At the upper end, you’ve got the very large companies that are in the "build it themselves" mode -- most are working with system integrators. We fit in the middle -- we have ability to provide very scalable secure business class, private cloud environment attached to national global assets -- to customers that sit in between low-end and high-end.
Light Reading: Who do you compete with in that space? Bozich: It’s an emerging marketplace. We are certainly aware of what AT&T Inc. (NYSE: T) and Verizon Enterprise Solutions are announcing and some other players that are positioning themselves. I don’t think anyone really owns this space yet. That’s a great environment to have.
Light Reading: Given that this is an emerging market, are cloud computing services well-defined or is everyone offering something a little bit different?

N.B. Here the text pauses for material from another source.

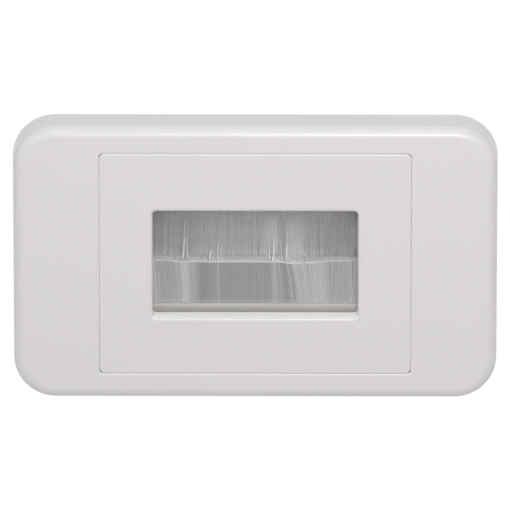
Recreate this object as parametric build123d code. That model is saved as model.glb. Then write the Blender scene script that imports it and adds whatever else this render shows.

Bozich: I think there is a generally accepted framework of the different categories of service. Everyone has a little different way of packaging their services together, providing customers with tools and dashboards and other kinds of things. Some of that will shake out. There aren’t a lot of industry standards right now. There are a number of things coming to help define interfaces and boundaries.
Light Reading: Is your cloud computing service always an extension of your network services?
Bozich: At this point we are not establishing a rule about that –- it obviously makes all the sense in the world to get the cloud service and the network from [the] same provider, with an end-to-end SLA [service level agreement], and that is where adoption is going to be focused. But there are always exceptions and we will be flexible with those types of requests.